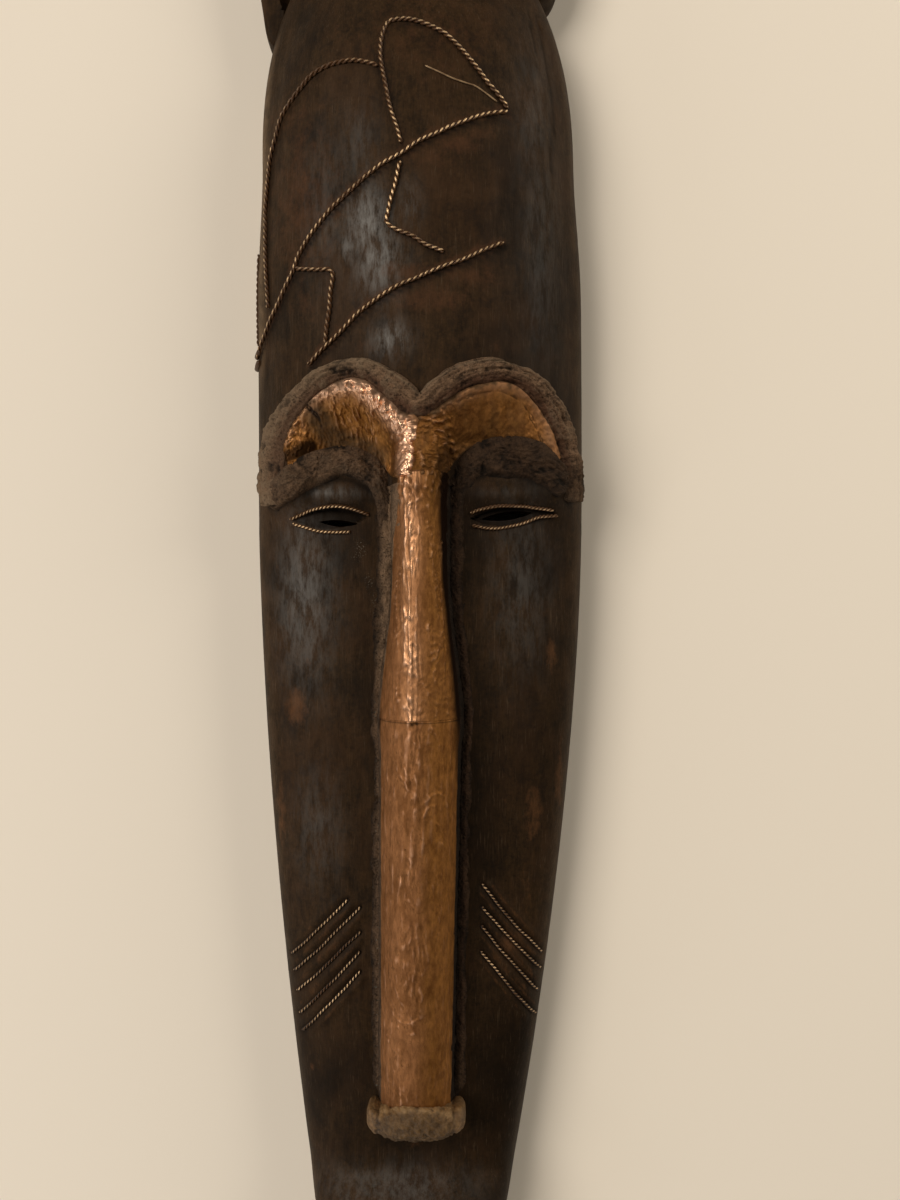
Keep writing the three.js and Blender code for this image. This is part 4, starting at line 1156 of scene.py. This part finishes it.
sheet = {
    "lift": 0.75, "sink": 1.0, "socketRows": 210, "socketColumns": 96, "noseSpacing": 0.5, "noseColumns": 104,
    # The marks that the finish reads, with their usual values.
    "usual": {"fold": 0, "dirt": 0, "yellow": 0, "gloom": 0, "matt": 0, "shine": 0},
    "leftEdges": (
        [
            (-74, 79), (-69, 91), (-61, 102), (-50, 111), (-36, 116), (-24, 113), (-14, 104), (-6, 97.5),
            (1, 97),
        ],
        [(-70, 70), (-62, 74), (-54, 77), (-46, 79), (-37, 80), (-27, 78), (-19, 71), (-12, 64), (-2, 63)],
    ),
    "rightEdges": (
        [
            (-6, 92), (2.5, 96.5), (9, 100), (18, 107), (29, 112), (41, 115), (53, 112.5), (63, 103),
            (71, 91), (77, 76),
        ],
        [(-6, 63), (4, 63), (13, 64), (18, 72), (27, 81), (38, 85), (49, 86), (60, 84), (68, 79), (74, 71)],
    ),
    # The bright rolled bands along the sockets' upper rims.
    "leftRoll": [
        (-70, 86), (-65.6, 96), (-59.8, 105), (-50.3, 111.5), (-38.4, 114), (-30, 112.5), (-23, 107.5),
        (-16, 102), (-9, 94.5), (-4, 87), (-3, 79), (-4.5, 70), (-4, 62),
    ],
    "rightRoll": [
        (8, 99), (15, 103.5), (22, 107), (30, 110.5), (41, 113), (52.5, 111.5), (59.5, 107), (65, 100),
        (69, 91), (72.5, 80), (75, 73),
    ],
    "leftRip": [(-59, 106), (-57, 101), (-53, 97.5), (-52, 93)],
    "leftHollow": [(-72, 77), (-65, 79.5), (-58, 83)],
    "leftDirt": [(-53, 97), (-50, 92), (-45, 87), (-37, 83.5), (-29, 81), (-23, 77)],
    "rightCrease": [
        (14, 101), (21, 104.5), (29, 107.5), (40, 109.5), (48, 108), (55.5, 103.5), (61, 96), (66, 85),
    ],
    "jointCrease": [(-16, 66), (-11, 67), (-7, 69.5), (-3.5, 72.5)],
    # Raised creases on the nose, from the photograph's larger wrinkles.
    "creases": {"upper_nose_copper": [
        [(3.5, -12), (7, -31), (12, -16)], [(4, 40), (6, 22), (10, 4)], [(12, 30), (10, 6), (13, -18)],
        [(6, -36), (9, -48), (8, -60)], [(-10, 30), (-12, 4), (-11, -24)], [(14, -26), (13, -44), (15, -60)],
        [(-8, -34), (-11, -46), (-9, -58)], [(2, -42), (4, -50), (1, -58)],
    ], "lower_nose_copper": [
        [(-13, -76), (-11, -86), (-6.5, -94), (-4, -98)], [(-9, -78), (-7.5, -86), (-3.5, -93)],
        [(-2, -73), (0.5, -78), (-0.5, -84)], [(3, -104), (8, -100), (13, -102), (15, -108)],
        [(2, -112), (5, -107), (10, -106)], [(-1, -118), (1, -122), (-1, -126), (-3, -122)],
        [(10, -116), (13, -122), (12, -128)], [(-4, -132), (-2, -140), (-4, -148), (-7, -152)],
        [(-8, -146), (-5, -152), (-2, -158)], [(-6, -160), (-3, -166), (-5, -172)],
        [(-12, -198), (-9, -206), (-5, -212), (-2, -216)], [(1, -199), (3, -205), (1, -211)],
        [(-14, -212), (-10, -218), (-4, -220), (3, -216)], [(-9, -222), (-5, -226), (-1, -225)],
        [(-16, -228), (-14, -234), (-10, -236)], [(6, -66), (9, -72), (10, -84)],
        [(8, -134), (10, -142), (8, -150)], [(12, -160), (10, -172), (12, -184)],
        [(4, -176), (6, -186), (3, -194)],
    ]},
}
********
Brief
Reproduce the material exactly, with every line intact.

Task result
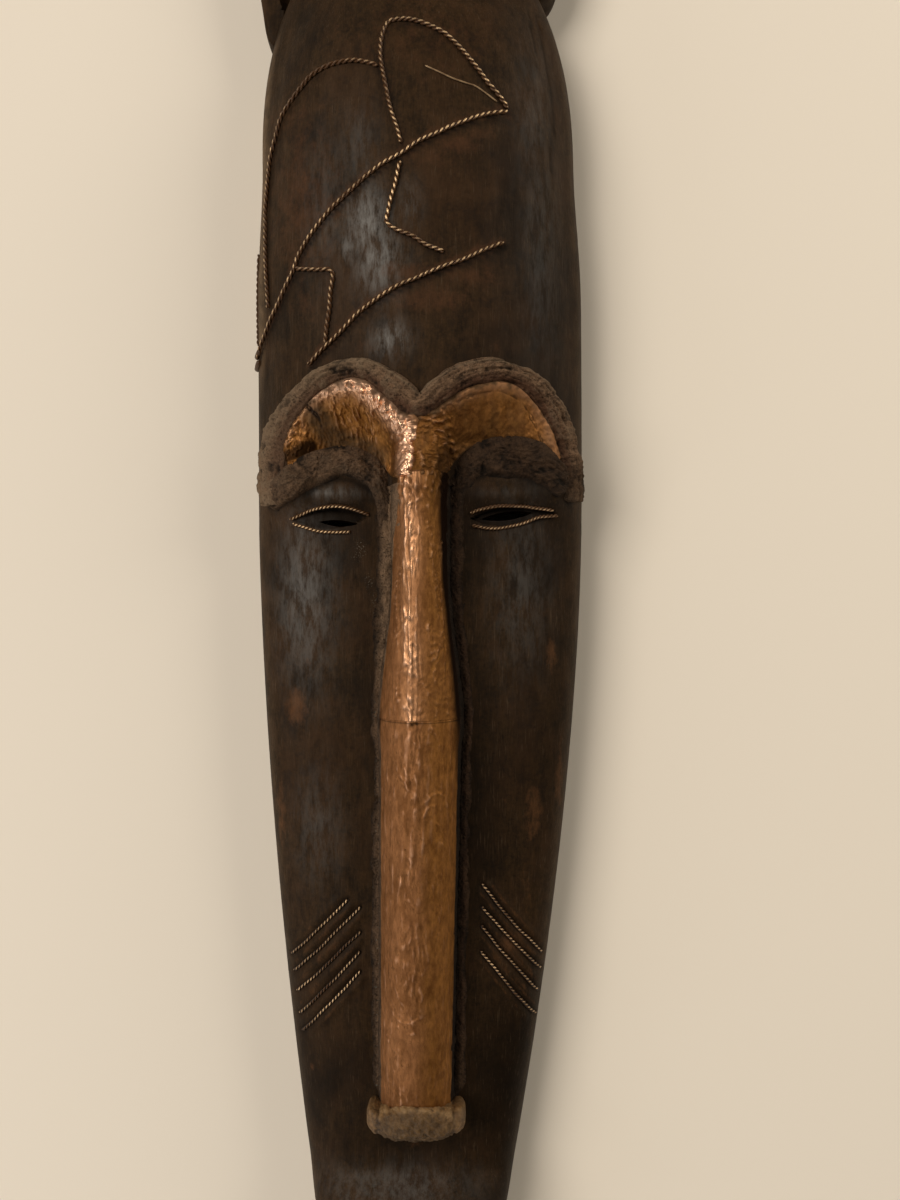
Keep writing the three.js and Blender code for this image. This is part 4, starting at line 1156 of scene.py. This part finishes it.
sheet = {
    "lift": 0.75, "sink": 1.0, "socketRows": 210, "socketColumns": 96, "noseSpacing": 0.5, "noseColumns": 104,
    # The marks that the finish reads, with their usual values.
    "usual": {"fold": 0, "dirt": 0, "yellow": 0, "gloom": 0, "matt": 0, "shine": 0},
    "leftEdges": (
        [
            (-74, 79), (-69, 91), (-61, 102), (-50, 111), (-36, 116), (-24, 113), (-14, 104), (-6, 97.5),
            (1, 97),
        ],
        [(-70, 70), (-62, 74), (-54, 77), (-46, 79), (-37, 80), (-27, 78), (-19, 71), (-12, 64), (-2, 63)],
    ),
    "rightEdges": (
        [
            (-6, 92), (2.5, 96.5), (9, 100), (18, 107), (29, 112), (41, 115), (53, 112.5), (63, 103),
            (71, 91), (77, 76),
        ],
        [(-6, 63), (4, 63), (13, 64), (18, 72), (27, 81), (38, 85), (49, 86), (60, 84), (68, 79), (74, 71)],
    ),
    # The bright rolled bands along the sockets' upper rims.
    "leftRoll": [
        (-70, 86), (-65.6, 96), (-59.8, 105), (-50.3, 111.5), (-38.4, 114), (-30, 112.5), (-23, 107.5),
        (-16, 102), (-9, 94.5), (-4, 87), (-3, 79), (-4.5, 70), (-4, 62),
    ],
    "rightRoll": [
        (8, 99), (15, 103.5), (22, 107), (30, 110.5), (41, 113), (52.5, 111.5), (59.5, 107), (65, 100),
        (69, 91), (72.5, 80), (75, 73),
    ],
    "leftRip": [(-59, 106), (-57, 101), (-53, 97.5), (-52, 93)],
    "leftHollow": [(-72, 77), (-65, 79.5), (-58, 83)],
    "leftDirt": [(-53, 97), (-50, 92), (-45, 87), (-37, 83.5), (-29, 81), (-23, 77)],
    "rightCrease": [
        (14, 101), (21, 104.5), (29, 107.5), (40, 109.5), (48, 108), (55.5, 103.5), (61, 96), (66, 85),
    ],
    "jointCrease": [(-16, 66), (-11, 67), (-7, 69.5), (-3.5, 72.5)],
    # Raised creases on the nose, from the photograph's larger wrinkles.
    "creases": {"upper_nose_copper": [
        [(3.5, -12), (7, -31), (12, -16)], [(4, 40), (6, 22), (10, 4)], [(12, 30), (10, 6), (13, -18)],
        [(6, -36), (9, -48), (8, -60)], [(-10, 30), (-12, 4), (-11, -24)], [(14, -26), (13, -44), (15, -60)],
        [(-8, -34), (-11, -46), (-9, -58)], [(2, -42), (4, -50), (1, -58)],
    ], "lower_nose_copper": [
        [(-13, -76), (-11, -86), (-6.5, -94), (-4, -98)], [(-9, -78), (-7.5, -86), (-3.5, -93)],
        [(-2, -73), (0.5, -78), (-0.5, -84)], [(3, -104), (8, -100), (13, -102), (15, -108)],
        [(2, -112), (5, -107), (10, -106)], [(-1, -118), (1, -122), (-1, -126), (-3, -122)],
        [(10, -116), (13, -122), (12, -128)], [(-4, -132), (-2, -140), (-4, -148), (-7, -152)],
        [(-8, -146), (-5, -152), (-2, -158)], [(-6, -160), (-3, -166), (-5, -172)],
        [(-12, -198), (-9, -206), (-5, -212), (-2, -216)], [(1, -199), (3, -205), (1, -211)],
        [(-14, -212), (-10, -218), (-4, -220), (3, -216)], [(-9, -222), (-5, -226), (-1, -225)],
        [(-16, -228), (-14, -234), (-10, -236)], [(6, -66), (9, -72), (10, -84)],
        [(8, -134), (10, -142), (8, -150)], [(12, -160), (10, -172), (12, -184)],
        [(4, -176), (6, -186), (3, -194)],
    ]},
}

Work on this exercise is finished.